Around the time she started composing her distinct classical music, Pimienta says she received a call from American choreographer Andrea Miller, asking her to write a piece for the New York City Ballet. “That led to creating this gorgeous composition that, for the second time ever in over 70 years, had been written by a woman in the institution of the Lincoln Center, where the New York City Ballet resides,” she says. “So that was very transformative for me, and very major for me to take part in that.” 

 
 

Utilizing Latin folk rhythms, Pimienta’s composition sky to hold debuted in 2021, making her and Miller the first all-female team to be commissioned by the ballet.

Pimienta continues to draw from her cultural traditions in her performances, accompanied by her partner Brandon Valdivia, who will be integrating Afro-Caribbean drumming into her Vancouver set. 

“Brandon is such a talented musician, such a prolific, talented maestro,” Pimienta says of her partner and bandmate. “When we get together, it almost becomes this ceremony of experimentation and improvisation.

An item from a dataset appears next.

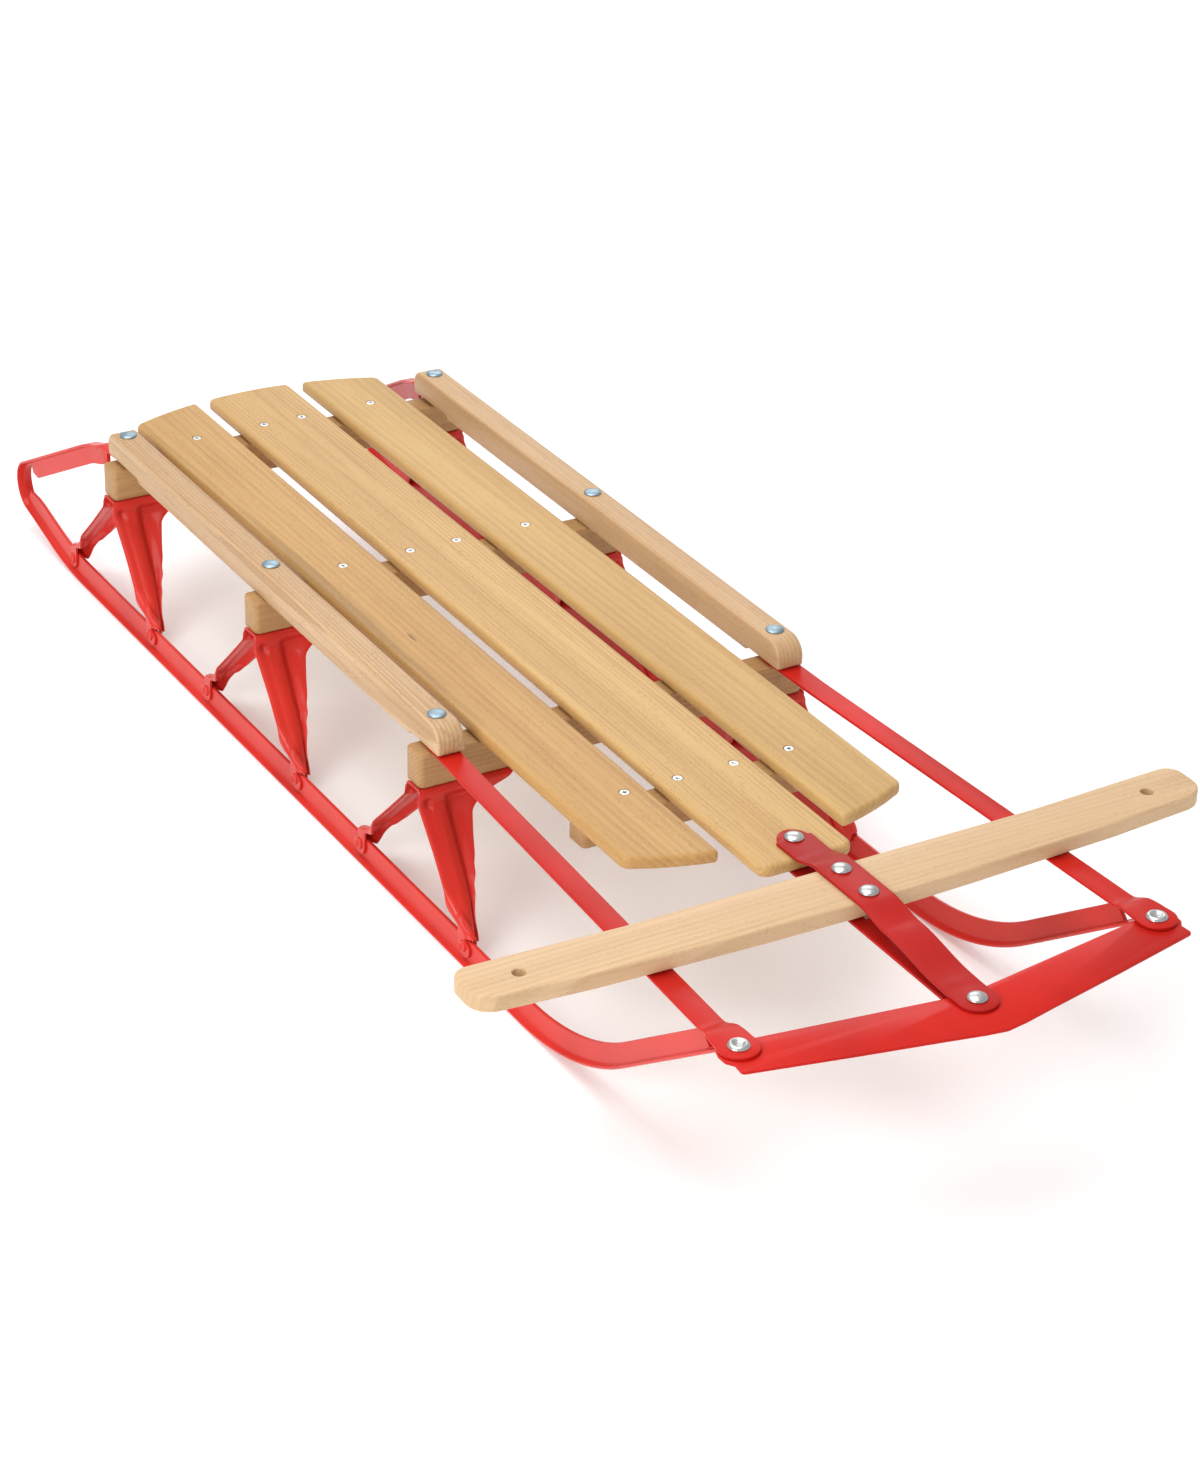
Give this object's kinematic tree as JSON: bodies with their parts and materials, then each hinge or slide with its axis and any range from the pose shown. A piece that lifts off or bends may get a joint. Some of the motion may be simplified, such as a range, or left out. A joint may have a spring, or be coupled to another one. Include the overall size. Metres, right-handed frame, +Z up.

It feels like you’re watching a jazz show or a very raw avant-garde art show when you see us perform.” 

Pimienta says her Vancouver performance is a special one, because it will mark the end of her Miss Colombia era. “I will be doing Miss Colombia songs and songs from my first album, but I will also be doing unreleased songs from my upcoming album. I think it’s so important to play before the album is out, so that the audience can become a part of the journey.”